If you remember your Dr. Strangelove: "Mr. President, we cannot allow a mineshaft gap!" it was all about "gaps" during the first space race, and not just in space. The US/USSR settled on LEO manned capabilities in the 1980s, no gap. Now China is making noises about a kilometer long spaceship, colonizing the moon, and what-all-else, and actually developing capabilities in that direction: gap approaching.
It's not just the UK that minds the gap.
Україна досі не є частиною Росії Слава Україні🌻 https://news.stanford.edu/2023/02/17/will-russia-ukraine-war-end
(Score: 2) by Immerman on Wednesday August 17 2022, @09:59PM
Exactly.
(Score: 0) by Anonymous Coward on Wednesday August 17 2022, @06:07PM
Ah, but you forget that those who command the high ground have the tactical advantage. We can initiate a cannonade from there and keep them from toppling our defenses.
(Score: 2) by mhajicek on Wednesday August 17 2022, @10:09PM (1 child)
If it doesn't pay off within four years it's of no interest to American politicians.
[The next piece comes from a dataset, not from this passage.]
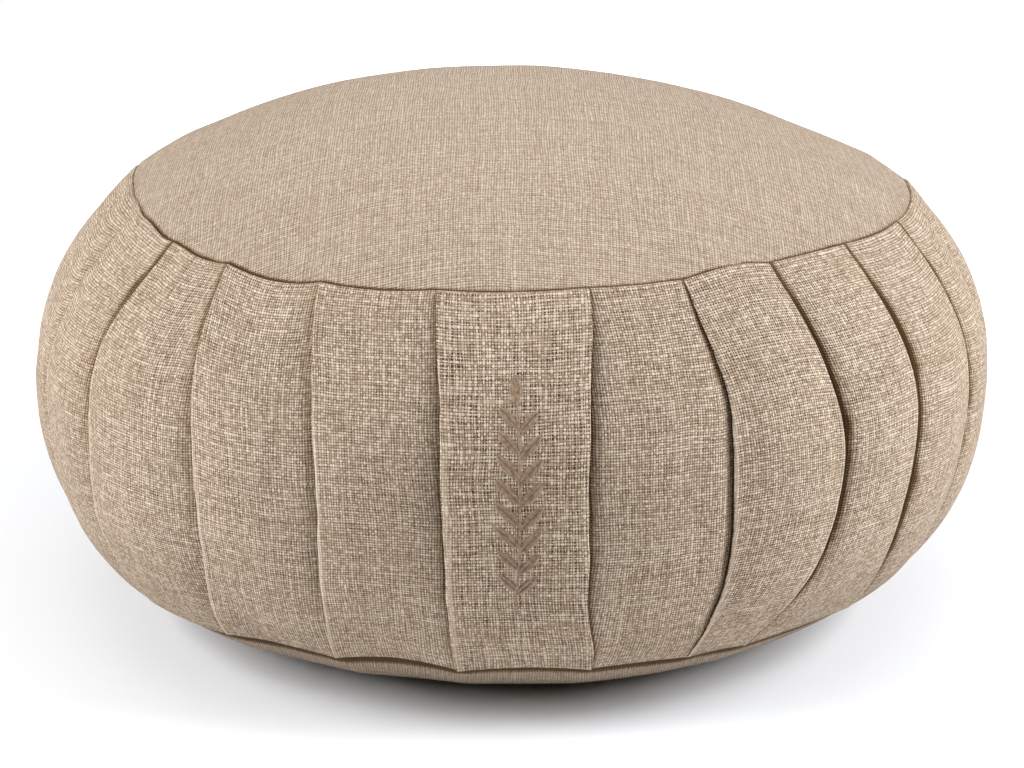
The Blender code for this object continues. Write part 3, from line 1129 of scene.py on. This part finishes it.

The spacelike surfaces of time foliations can have a cusp at the surface of discontinuity. - P. Hajicek
(Score: 2) by Joe Desertrat on Thursday August 18 2022, @01:19AM
Or more accurately, if it doesn't pay off in the next quarter it's of no interest to the corporations that fund American politicians.
(Score: 2, Insightful) by Anonymous Coward on Wednesday August 17 2022, @06:12PM (1 child)
A golden shower of pork.
(Score: 0) by Anonymous Coward on Wednesday August 17 2022, @06:25PM
For God and country!
(Score: 1) by MonkeypoxBugChaser on Thursday August 18 2022, @11:29PM
They need to send mining robots and not manned missions. There is 0 point to a person being on the moon when the country is going broke and inflation is what it is.
Its a several hundred billion propaganda video. My gas is over $1 a therm and winter is going to be a wake up call. Whatever god you believe in better help you if you live in europe.